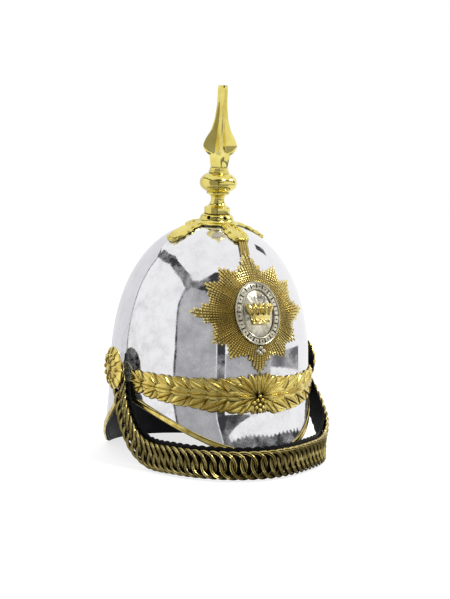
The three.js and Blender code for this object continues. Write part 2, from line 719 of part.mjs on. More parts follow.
const earAngle = Math.PI / 2;
const seam = 0.006;
const half = SKULL_SEGMENTS / 2;
const step = Math.PI / half;
helmet.add(piece("skull", skullGeometry(), SILVER));
helmet.add(piece("front_binding", bindingGeometry(-earAngle + seam, earAngle - seam, half), GOLD));
helmet.add(piece("rear_binding", bindingGeometry(earAngle + seam, 3 * earAngle - seam, half), GOLD));
helmet.add(piece("front_peak_lining", liningGeometry(-earAngle + step, earAngle - step, half - 2), LEATHER));
helmet.add(piece("rear_peak_lining", liningGeometry(earAngle + step, 3 * earAngle - step, half - 2), LEATHER));
helmet.add(piece("laurel_wreath", wreathGeometry(), GOLD));
helmet.add(piece("star_plate", starGeometry(), OLD_GOLD));
helmet.add(piece("oval_band", ovalBandGeometry(), PALE_SILVER));
helmet.add(piece("badge_ground", groundGeometry(), PALE_SILVER));
helmet.add(piece("coronet", coronetGeometry(), OLD_GOLD));
helmet.add(piece("crosspiece", crosspieceGeometry(), GOLD));
helmet.add(piece("link_strip", linkStripGeometry(), OLD_GOLD));
helmet.add(piece("knop", knopGeometry(), GOLD));
helmet.add(piece("spike", spikeGeometry(), GOLD));
for (const [name, side] of [["rosette_right", -1], ["rosette_left", 1]]) {
  const rosette = piece(name, rosetteGeometry(side), OLD_GOLD);
  rosette.position.set(0, ROSETTE_Y, ROSETTE_HEIGHT);
  helmet.add(rosette);
}

const chain = new THREE.Group();
const curve = chainCurve();
chain.add(piece("chin_chain", chainGeometry(curve), BRASS));
chain.add(piece("chain_leather", leatherGeometry(curve), LEATHER));

// The origin is moved to the table, under the middle of the whole part
const part = new THREE.Group();
part.add(helmet, chain);
const outline = new THREE.Box3().setFromObject(part, true);
const middle = outline.getCenter(new THREE.Vector3());
part.position.set(-middle.x, -middle.y, -outline.min.z);

export default part;
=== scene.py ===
# %% [markdown]
# # A dragoon helmet in silvered steel and gilt brass
#
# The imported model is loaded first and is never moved. Every piece below is made
# round it, in metres, in the same place as the solid that it dresses.

# %% Load the frame
import math

import bmesh
import bpy
import numpy as np
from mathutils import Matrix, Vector


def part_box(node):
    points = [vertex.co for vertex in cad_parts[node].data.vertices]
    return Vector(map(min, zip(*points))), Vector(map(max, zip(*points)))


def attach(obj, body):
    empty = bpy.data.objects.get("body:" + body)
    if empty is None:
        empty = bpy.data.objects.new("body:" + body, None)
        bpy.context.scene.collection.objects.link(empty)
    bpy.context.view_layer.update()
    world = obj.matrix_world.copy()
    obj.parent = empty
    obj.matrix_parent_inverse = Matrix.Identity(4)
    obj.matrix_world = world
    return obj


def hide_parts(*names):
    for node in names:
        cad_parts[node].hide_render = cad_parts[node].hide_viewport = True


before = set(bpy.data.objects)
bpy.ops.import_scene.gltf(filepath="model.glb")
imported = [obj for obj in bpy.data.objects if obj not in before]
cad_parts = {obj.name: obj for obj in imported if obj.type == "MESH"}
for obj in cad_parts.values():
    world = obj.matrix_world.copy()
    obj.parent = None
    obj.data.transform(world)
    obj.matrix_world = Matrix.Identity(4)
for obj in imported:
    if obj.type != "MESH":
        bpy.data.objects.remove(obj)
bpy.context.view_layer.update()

# %% [markdown]
# ## Camera
#
# The helmet is seen a little from its right, from the height of the wreath, with
# a long lens, so its sides hardly converge. The camera comes first, because each
# later choice is judged through it.

# %% Camera
CAMERA_PLACE = Vector((-0.7184, -1.5367, 0.2580))
CAMERA_TARGET = Vector((0.0142, -0.0026, 0.1575))

camera_data = bpy.data.cameras.new("camera")
camera_data.lens = 101.15
camera_data.sensor_width = 36
camera = bpy.data.objects.new("camera", camera_data)
camera.location = CAMERA_PLACE
camera.rotation_euler = (CAMERA_TARGET - CAMERA_PLACE).to_track_quat("-Z", "Y").to_euler()
bpy.context.scene.collection.objects.link(camera)
bpy.context.scene.camera = camera
print("camera to target:", round((CAMERA_TARGET - CAMERA_PLACE).length, 3), "m")

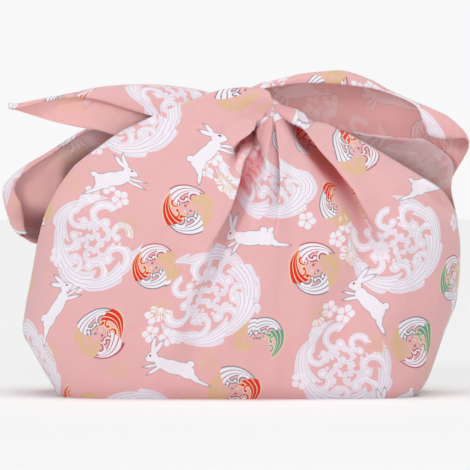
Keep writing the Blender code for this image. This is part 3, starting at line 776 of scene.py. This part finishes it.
def joined(kind, values, **settings):
    # a node whose first inputs are the values, at least one of them a wire
    tree = next(value.tree for value in values if isinstance(value, Wire))
    return addNode(tree, kind, dict(enumerate(values)), **settings)


def calc(operation, *values):
    return Wire(joined("ShaderNodeMath", values, operation=operation).outputs[0])


def lineOf(value, factor, offset):
    # factor * value + offset
    return calc("MULTIPLY_ADD", value, factor, offset)


def vector(operation, *values):
    return Wire(joined("ShaderNodeVectorMath", values, operation=operation).outputs["Vector"])


def distance(place):
    return Wire(joined("ShaderNodeVectorMath", [place], operation="LENGTH").outputs["Value"])


def scaled(place, factor):
    inputs = {0: place, "Scale": factor}
    return Wire(addNode(place.tree, "ShaderNodeVectorMath", inputs, operation="SCALE").outputs[0])


def split(place):
    return [Wire(output) for output in joined("ShaderNodeSeparateXYZ", [place]).outputs[:2]]


def channels(colour):
    return [Wire(output) for output in joined("ShaderNodeSeparateColor", [colour]).outputs]


def turned(place, angle):
    inputs = {"Vector": place, "Angle": angle}
    return Wire(addNode(place.tree, "ShaderNodeVectorRotate", inputs, rotation_type="Z_AXIS").outputs[0])


def step(value, start, end):
    # 0 at start, 1 at end, smooth between
    inputs = {"Value": value, "From Min": start, "From Max": end}
    return Wire(addNode(value.tree, "ShaderNodeMapRange", inputs, interpolation_type="SMOOTHSTEP").outputs[0])


def mixed(share, first, second, way="MIX"):
    # inputs 6 and 7 of a Mix node are its colours
    tree = next(value.tree for value in (share, first, second) if isinstance(value, Wire))
    inputs = {0: share, 6: first, 7: second}
    return Wire(addNode(tree, "ShaderNodeMix", inputs, data_type="RGBA", blend_type=way).outputs[2])


def noise(place, scale, detail):
    inputs = {"Vector": place, "Scale": scale, "Detail": detail}
    return Wire(addNode(place.tree, "ShaderNodeTexNoise", inputs).outputs[0])


def drawn(tree, dimensions, inputs):
    # a random number and a random colour for each whole number or place
    node = addNode(tree, "ShaderNodeTexWhiteNoise", inputs, noise_dimensions=dimensions)
    return Wire(node.outputs["Value"]), Wire(node.outputs["Color"])


def pointValue(tree, name):
    return Wire(addNode(tree, "ShaderNodeAttribute", {}, attribute_name=name).outputs["Fac"])


def oval(place, centre, size, angle):
    # distance to an ellipse's edge, about (|q| - 1) * short radius, negative inside
    inputs = {
        "Vector": place,
        "Location": (*centre, 0.0),
        "Rotation": (0.0, 0.0, math.radians(angle)),
        "Scale": (*size, 1.0),
    }
    node = addNode(place.tree, "ShaderNodeMapping", inputs, vector_type="TEXTURE")
    return lineOf(distance(Wire(node.outputs[0])), min(size), -min(size))


def newGroup(name, inputs, outputs):
    # sockets are given as a name and a kind: Float, Vector or Color
    tree = bpy.data.node_groups.new(name, "ShaderNodeTree")
    for way, sockets in (("INPUT", inputs), ("OUTPUT", outputs)):
        for label, kind in sockets.items():
            tree.interface.new_socket(name=label, in_out=way, socket_type="NodeSocket" + kind)
    start = tree.nodes.new("NodeGroupInput")
    return tree, {label: Wire(start.outputs[label]) for label in inputs}


def closeGroup(tree, **values):
    addNode(tree, "NodeGroupOutput", values)
    return tree


def useGroup(tree, group, **values):
    node = addNode(tree, "ShaderNodeGroup", values, node_tree=group)
    return {output.name: Wire(output) for output in node.outputs}


def srgb(text):
    # a colour from its six hexadecimal digits, as the linear values that shaders take
    parts = [int(text[k : k + 2], 16) / 255.0 for k in (0, 2, 4)]
    return tuple([c / 12.92 if c <= 0.04045 else ((c + 0.055) / 1.055) ** 2.4 for c in parts] + [1.0])


inks = {
    "ground": srgb("E2B0B1"),
    "white": srgb("EAE4EB"),
    "lilac": srgb("C8B4C6"),
    "red": srgb("D8322B"),
    "green": srgb("6B9E8B"),
    "gold": srgb("D9B88C"),
    "paleGold": srgb("E8D5B0"),
    "grey": srgb("77747C"),
    "darkRed": srgb("A93443"),
}

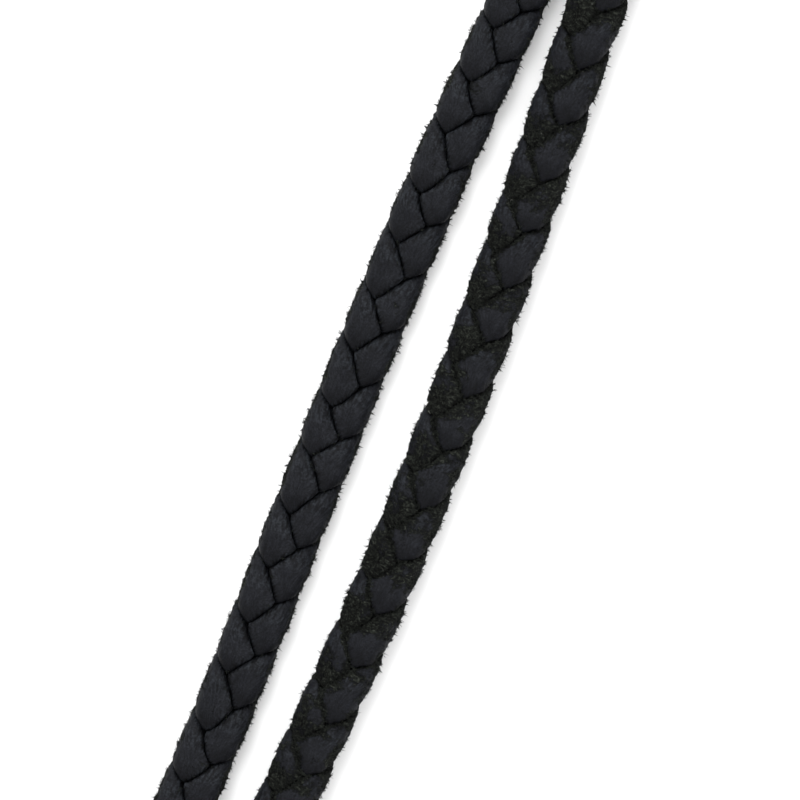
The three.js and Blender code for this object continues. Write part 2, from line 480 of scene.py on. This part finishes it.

#### [WHAT THE EXERCISE ASKS]
Each line from the one containing "const chain = new THREE.Group();" through the one containing "before = set(bpy.data.objects)" must be retyped exactly, the first and last of these included.

#### [IN RESPONSE]
const chain = new THREE.Group();
const curve = chainCurve();
chain.add(piece("chin_chain", chainGeometry(curve), BRASS));
chain.add(piece("chain_leather", leatherGeometry(curve), LEATHER));

// The origin is moved to the table, under the middle of the whole part
const part = new THREE.Group();
part.add(helmet, chain);
const outline = new THREE.Box3().setFromObject(part, true);
const middle = outline.getCenter(new THREE.Vector3());
part.position.set(-middle.x, -middle.y, -outline.min.z);

export default part;
=== scene.py ===
# %% [markdown]
# # A dragoon helmet in silvered steel and gilt brass
#
# The imported model is loaded first and is never moved. Every piece below is made
# round it, in metres, in the same place as the solid that it dresses.

# %% Load the frame
import math

import bmesh
import bpy
import numpy as np
from mathutils import Matrix, Vector


def part_box(node):
    points = [vertex.co for vertex in cad_parts[node].data.vertices]
    return Vector(map(min, zip(*points))), Vector(map(max, zip(*points)))


def attach(obj, body):
    empty = bpy.data.objects.get("body:" + body)
    if empty is None:
        empty = bpy.data.objects.new("body:" + body, None)
        bpy.context.scene.collection.objects.link(empty)
    bpy.context.view_layer.update()
    world = obj.matrix_world.copy()
    obj.parent = empty
    obj.matrix_parent_inverse = Matrix.Identity(4)
    obj.matrix_world = world
    return obj


def hide_parts(*names):
    for node in names:
        cad_parts[node].hide_render = cad_parts[node].hide_viewport = True


before = set(bpy.data.objects)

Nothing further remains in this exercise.